Enhancing the impact of Solar Mini-grid Systems for productive use activities in India

Student: Bolaji Akinola-Alli

This project aims to identify ways by which income generating activities in rural communities can be enhanced through productive use, powered by solar mini-grid systems. These activities typically include applications in agro-processing activities such as flour milling. During this time, I partnered with Gram Oorja, a company that specialises in providing community driven energy solutions, where I collected data of established mini-grid systems in remote communities of Maharashtra, India. This data was processed using CLOVER, and recommendations were provided for private energy companies to better manage their resources and increase the economic value to the local community.

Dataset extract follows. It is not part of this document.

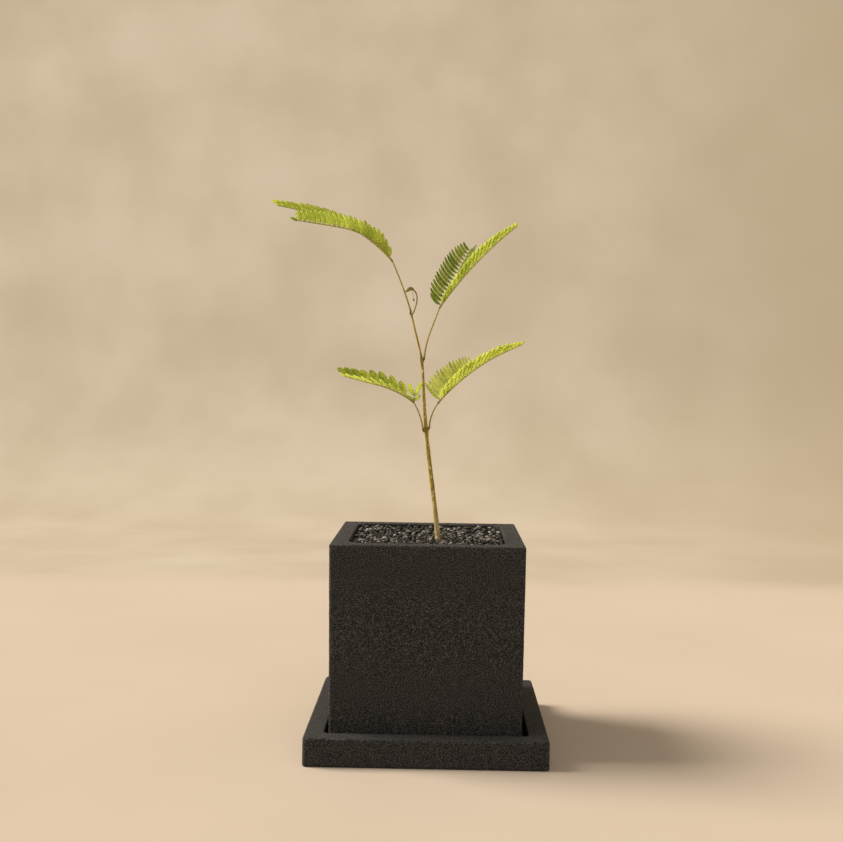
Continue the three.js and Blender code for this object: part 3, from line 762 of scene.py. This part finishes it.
def bark_specks(heights, turns):
    """How much of a pale speck there is, from 0 to 1, at each height and turn of the stem."""
    random = np.random.default_rng(SPECKS.seed)
    speck = np.zeros((len(heights), len(turns)))
    for _ in range(SPECKS.count):
        middle, heading = random.uniform(*SPECKS.heights), random.uniform(0, 2 * math.pi)
        tall, wide = random.uniform(*SPECKS.tall), random.uniform(*SPECKS.turn)
        off = np.abs((turns - heading + math.pi) % (2 * math.pi) - math.pi)
        speck = np.maximum(speck, hump(heights - middle, tall)[:, None] * hump(off, wide))
    return speck


def stem(look):
    """The stem and its tap root, with swollen nodes, ridged bark and pale specks."""
    points = along_curve(STEM.route, STEM.steps)
    heights, widths = np.array(STEM.diameters).T
    z = points[:, 2]
    radius = np.interp(z, heights, widths) / 2
    dark = np.zeros(len(z))
    for node in NODES.values():
        above = z - node.at[2]
        radius = np.maximum(radius, radius + (node.radius - radius) * hump(above, NODE.tall))
        dark = np.maximum(dark, NODE.dark * hump(above - NODE.dark_above, NODE.dark_tall))
    turns = round_turns(STEM.sides)
    relief = np.array([[bark_relief(turn, height) for turn in turns] for height in z])
    speck = bark_specks(z, turns)
    radii = radius[:, None] * (1 + relief) + SPECKS.proud * speck
    shape = Shape("speck", "dark")
    add_tube(shape, points, radii, STEM.sides, dark=dark, speck=speck)
    shape.piece("stem_and_root", "bark", [look], "stem")


# Leaves.

def direction(heading, rise):
    a, e = math.radians(heading), math.radians(rise)
    return np.array((math.cos(e) * math.cos(a), math.cos(e) * math.sin(a), math.sin(e)))


def aim(growth, t):
    """A shoot's heading and rise at a share of its length."""
    return growth.heading + growth.turn * t, mix(growth.rise, min(t / growth.settle, 1) ** growth.ease)


def grow(start, growth, steps):
    """The middle line of a shoot."""
    points = [np.asarray(start, float)]
    for i in range(steps):
        ahead = direction(*aim(growth, (i + 0.5) / steps))
        points.append(points[-1] + ahead * growth.length / steps)
    return np.array(points)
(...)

  • Dr Sheridan Few, Grantham Institute
  • Dr Philip Sandwell, Department of Physics
  • Dr Chiara Candelise, Centre for Environmental Policy

Sell Store or Mine: Intelligent Decision-Making for Renewable Energy Generation

Student: Joana Barragan

As renewables gain a larger share of the electricity generation market, so does the need to curtail renewable energy and compensate generators to account for intermittency. This thesis seeks to understand any value that may come from utilising energy otherwise curtailed to mine cryptocurrencies. The project aims to analyse the profitability of renewable energy generated according to three different courses of action: (1) Store: store energy and use energy at peak prices leading to savings, (2) Sell: sell the generated energy and make revenue from the wholesale prices of energy, (3) Mine: provide the energy to a crypto-mining pool and make a profit out of the cryptocurrency market value


  • Professor William Knottenbelt, Department of Computing

Acai Processing through Solar Micro-grids in Remote Communities in the Amazonian Region of Brazil

Student: Patience P Bukirwa

The Amazon region of Brazil has the lowest penetration of national grid infrastructure and an impoverished population that relies on acai­ and fishing for food and income, carried out mostly on subsidence basis. With a growing global market for acai due to its health benefits, there is potential for its trade to empower economic development in the region. The aim for this project is to evaluate the techno-economics of supplying electricity through solar powered micro-grids to an island community in the Amazon region for acai processing as well as other domestic demand.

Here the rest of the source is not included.